XLIII.—LADIES' RECREATIONS IN THE FOURTEENTH CENTURY.

The English ladies did not always confine themselves to domestic pastimes, they sometimes participated with the other sex in diversions of a more masculine nature; and engaged with them in the sports of the field. These violent exercises seem to have been rather unfashionable among them in the seventeenth century; for Burton, in his Anatomy of Melancholy, speaks of their pastimes as much better suited to the modesty and softness of the sex. "The women," says he, "instead of laborious studies, have curious needle-works, cutworks, spinning, bone-lace making, with other pretty devices to adorn houses, cushions, carpets, stool-seats," &c. [117] Not but some of these masculine females have occasionally made their appearance: and at the commencement of the last century, it should seem that they were more commonly seen than in Burton's time, which gave occasion for the following satirical paper in one of the Spectators, [118] written by Addison: "I have," says he, "very frequently the opportunity of seeing a rural Andromache, who came up to town last winter, and is one of the greatest fox-hunters in the country; she talks of hounds and horses, and makes nothing of leaping over a six-bar gate.
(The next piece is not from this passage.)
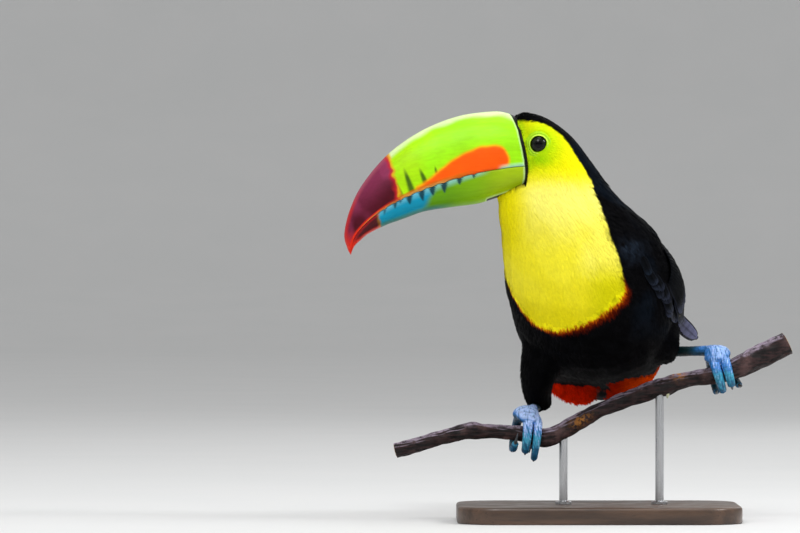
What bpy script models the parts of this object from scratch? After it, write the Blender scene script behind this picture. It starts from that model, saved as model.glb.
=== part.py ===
"""A life-size keel-billed toucan on a short cut branch, carried by a plain display stand.

Metres, +Z up. The bird faces -Y and looks along -X, and the origin is the centre of the stand's underside.
The sizes below are in millimetres and degrees, and become metres where a mesh is made.
"""

import math

import bmesh
import bpy
from mathutils import Vector

MM = 0.001
GAP = 0.3  # clearance between pieces that touch

# Head, neck and trunk are one form along the spine, from the tail's root to the crown.
# Each station is x, y, z of its centre, half its width, half its depth, and the power that squares its oval.
SPINE = (
    (8, 95, 104, 16, 9.5, 0.95),
    (7, 80, 104, 29, 17.5, 0.85),
    (5, 61, 108, 39, 26, 0.8),
    (3, 39, 120.5, 47.5, 31, 0.88),
    (-1, 15, 135, 55, 40.5, 0.95),
    (-3.5, -8, 151.5, 58.5, 48, 1),
    (-6, -24, 169, 60.5, 49, 1),
    (-11, -33, 188, 58.5, 44, 1),
    (-15.5, -38, 205, 55, 37.5, 1),
    (-23, -40, 217, 49.5, 33.5, 1),
    (-29.5, -41, 230, 41.5, 30, 1),
    (-29, -41, 242, 32.5, 27.5, 1),
    (-34, -41, 257, 26.5, 25, 1),
    (-39, -41, 270, 21.5, 23, 1),
    (-44.5, -41, 280, 15.2, 18.5, 1),
    (-48.5, -41, 286, 8.5, 11.5, 1),
    (-50, -41, 287.8, 3.5, 5, 1),
)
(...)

If a man tells her a waggish story, she gives him a push with her hand in jest, and calls him an impudent dog; and, if her servant neglects his business, threatens to kick him out of the house. I have heard her in her wrath call a substantial tradesman a lousie cur; and I remember one day when she could not think of the name of a person, she described him, in a large company of men and ladies, by the fellow with the broad shoulders."